Newberry Library, Emilio Aguinaldo, Philippines. Gobierno revolucionario. President (1898 : Aguinaldo), Philippines. Military governor (1898-1900 : Otis), Edward E. Ayer Manuscript Collection (Newberry Library)
Letter
Malolos, to Major General S.E. Otiz [i.e. E.S. Otis], Manila

Letter Malolos, to Major General S.E. Otiz [i.e. E.S. Otis], Manila

Letter, dated Nov. 18, 1898, from Emilio Aguinaldo, president of the First Philippine Republic, to Major General Elwell S. Otis, commander of the American occupation forces in Manila, and second military governor of the Philippines after the war with Spain, in which Aguinaldo justifies holding Spanish civil servants and clergy as prisoners of war. Aguinaldo defends his decision by pointing out that these very people took an active military role in trying to defeat the Philippine revolutionaries, even taking up arms against them. Even the clergy abandoned their ministry, and became willing servants of the Spanish government, often participating in vile denunciations of innocent Philippine citizens. He cites as examples the involvement of the parish priest of Lipa in Batangas province as head of a volunteer militia, and the priests of Manila who formed a well-armed and active military company to fight the rebels. Convents were used to shelter Spanish troops and to store weapons.

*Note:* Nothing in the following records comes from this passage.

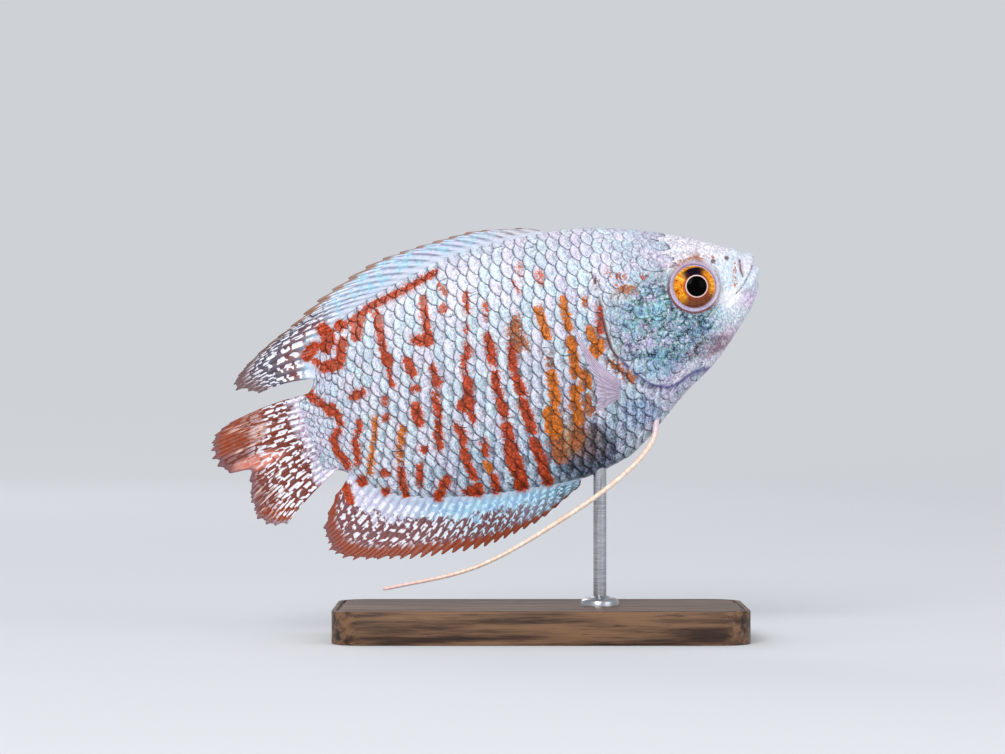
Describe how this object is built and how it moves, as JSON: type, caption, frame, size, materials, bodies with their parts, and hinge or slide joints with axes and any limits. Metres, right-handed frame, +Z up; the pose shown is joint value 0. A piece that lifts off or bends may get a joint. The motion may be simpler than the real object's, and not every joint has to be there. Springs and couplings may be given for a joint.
{
  "type": "dwarf gourami fish model",
  "caption": "Life-size still model of a male dwarf gourami swimming nose up, held over a small flat display base by a slim rod.",
  "frame": {"origin": "middle of the stand's underside, on the surface it rests on", "axes": "+Z up, +X the way the fish swims, +Y to the fish's left"},
  "size_m": [0.067, 0.026, 0.0501],
  "materials": {
    "skin": "satin, pearly, with red and blue bars",
    "eye": "glossy",
    "fin": "satin, part see-through at the edges",
    "clear_fin": "satin, see-through",
    "thread": "satin",
    "base": "satin varnish, dark",
    "rod": "brushed"
  },
  "bodies": {
    "root": {"head": "skin", "trunk": "skin", "tail_stalk": "skin", "eye_left": "eye", "eye_right": "eye", "dorsal_fin": "fin", "anal_fin": "fin", "tail_fin": "fin", "pectoral_fin_left": "clear_fin", "pectoral_fin_right": "clear_fin", "feeler_left_root": "thread", "feeler_left_middle": "thread", "feeler_left_tip": "thread", "feeler_right_root": "thread", "feeler_right_middle": "thread", "feeler_right_tip": "thread", "stand_base": "base", "stand_rod": "rod", "stand_collar": "rod"}
  },
  "joints": []
}
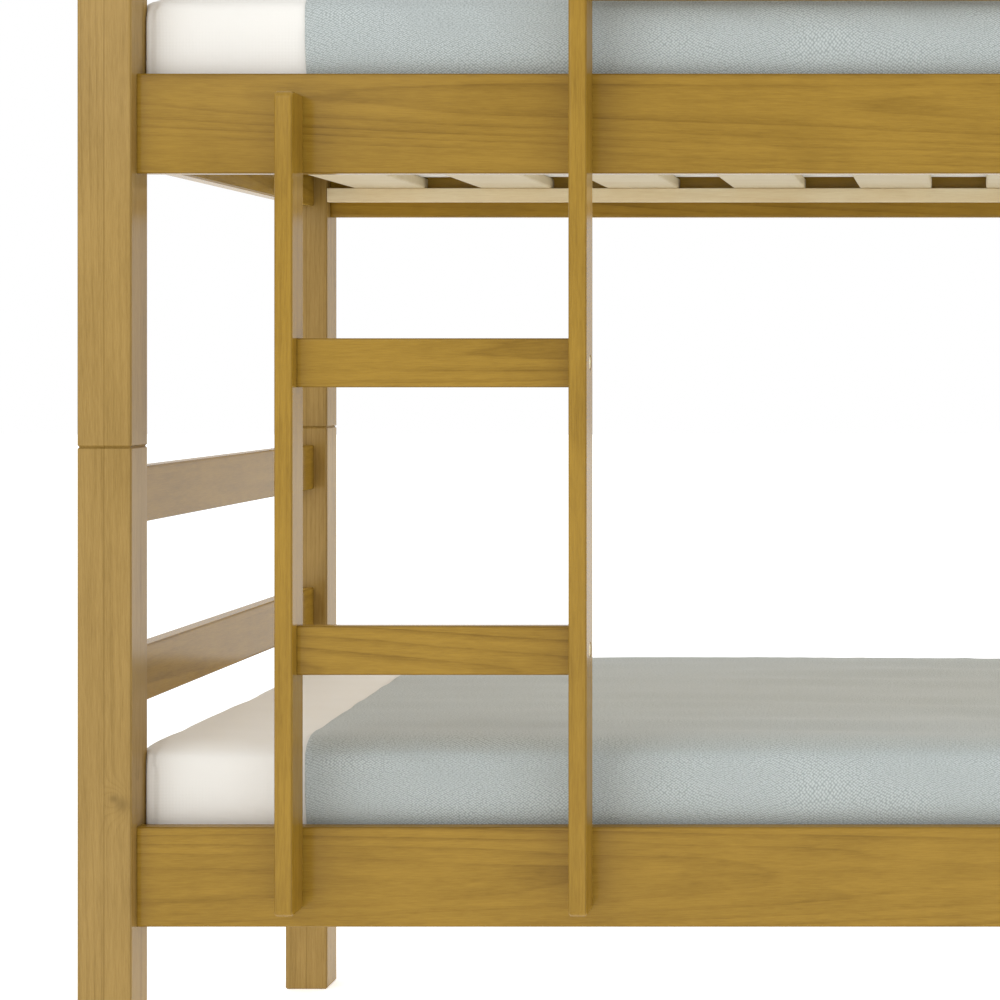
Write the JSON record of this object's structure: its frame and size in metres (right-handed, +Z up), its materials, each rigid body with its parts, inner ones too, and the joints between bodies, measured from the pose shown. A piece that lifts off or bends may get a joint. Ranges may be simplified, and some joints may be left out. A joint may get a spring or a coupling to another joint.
{
  "type": "bunk bed",
  "caption": "Two-tier single bunk bed in pine: slatted bedsteads on pinned square posts, a fixed front ladder, guard rails above, mattresses with coverlets.",
  "frame": {"origin": "on the floor, under the middle of the whole object's box", "axes": "+X along the bed with the ladder towards -X, -Y towards the ladder side, +Z up"},
  "size_m": [1.968, 0.995, 1.644],
  "materials": {
    "stained_pine": "satin lacquer",
    "raw_pine": "planed, unlacquered",
    "beech_dowel": "raw",
    "steel": "zinc plated",
    "cap_plastic": "matte",
    "sheet_fabric": "plain cotton",
    "coverlet_fabric": "fine ribbed weave"
  },
  "bodies": {
    "lower_bunk": {"lower_barrel_nuts": "steel", "lower_dowels": "beech_dowel", "lower_ledger_dowels": "beech_dowel", "lower_ledger_front": "raw_pine", "lower_ledger_rear": "raw_pine", "lower_left_end_rail": "stained_pine", "lower_left_high_bar": "stained_pine", "lower_left_low_bar": "stained_pine", "lower_post_front_left": "stained_pine", "lower_post_front_right": "stained_pine", "lower_post_rear_left": "stained_pine", "lower_post_rear_right": "stained_pine", "lower_rail_bolts": "steel", "lower_right_end_rail": "stained_pine", "lower_right_high_bar": "stained_pine", "lower_right_low_bar": "stained_pine", "lower_side_rail_front": "stained_pine", "lower_side_rail_rear": "stained_pine", "lower_slat_screws": "steel", "lower_slats": "raw_pine", "post_pins": "steel"},
    "upper_bunk": {"guard_rail_dowels": "beech_dowel", "guard_rail_front_lower": "stained_pine", "guard_rail_front_upper": "stained_pine", "guard_rail_rear_lower": "stained_pine", "guard_rail_rear_upper": "stained_pine", "guard_rail_screws": "steel", "ladder_bolts": "steel", "ladder_rung_lower": "stained_pine", "ladder_rung_upper": "stained_pine", "ladder_stile_left": "stained_pine", "ladder_stile_right": "stained_pine", "rung_bolt_caps": "cap_plastic", "rung_bolts": "steel", "rung_dowels": "beech_dowel", "upper_barrel_nuts": "steel", "upper_dowels": "beech_dowel", "upper_ledger_dowels": "beech_dowel", "upper_ledger_front": "raw_pine", "upper_ledger_rear": "raw_pine", "upper_left_end_rail": "stained_pine", "upper_left_high_bar": "stained_pine", "upper_left_low_bar": "stained_pine", "upper_post_front_left": "stained_pine", "upper_post_front_right": "stained_pine", "upper_post_rear_left": "stained_pine", "upper_post_rear_right": "stained_pine", "upper_rail_bolts": "steel", "upper_right_end_rail": "stained_pine", "upper_right_high_bar": "stained_pine", "upper_right_low_bar": "stained_pine", "upper_side_rail_front": "stained_pine", "upper_side_rail_rear": "stained_pine", "upper_slat_screws": "steel", "upper_slats": "raw_pine"},
    "lower_mattress": {"lower_coverlet": "coverlet_fabric", "lower_mattress": "sheet_fabric"},
    "upper_mattress": {"upper_coverlet": "coverlet_fabric", "upper_mattress": "sheet_fabric"}
  },
  "joints": [
    {"name": "lift_upper_bunk", "type": "slide", "parent": "lower_bunk", "child": "upper_bunk", "axis": [0, 0, 1], "range_m": [0, 0.06]},
    {"name": "lift_lower_mattress", "type": "slide", "parent": "lower_bunk", "child": "lower_mattress", "axis": [0, 0, 1], "range_m": [0, 0.15]},
    {"name": "lift_upper_mattress", "type": "slide", "parent": "upper_bunk", "child": "upper_mattress", "axis": [0, 0, 1], "range_m": [0, 0.25]}
  ]
}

Aguinaldo justifies his actions with references to the works of Fiore, Martens, Bluntschli, and the Geneva Convention; and invokes the internationally accepted right of reprisal--used by Gen. Washington in the American Revolution and the Germans in 1870--as a means of forcing the enemy to comply with its obligations. Aguinaldo is holding these prisoners of war to insure freedom for the many imprisoned and exiled Philippinos and to force the Vatican to recognize the secular rights of the Philippine clergy.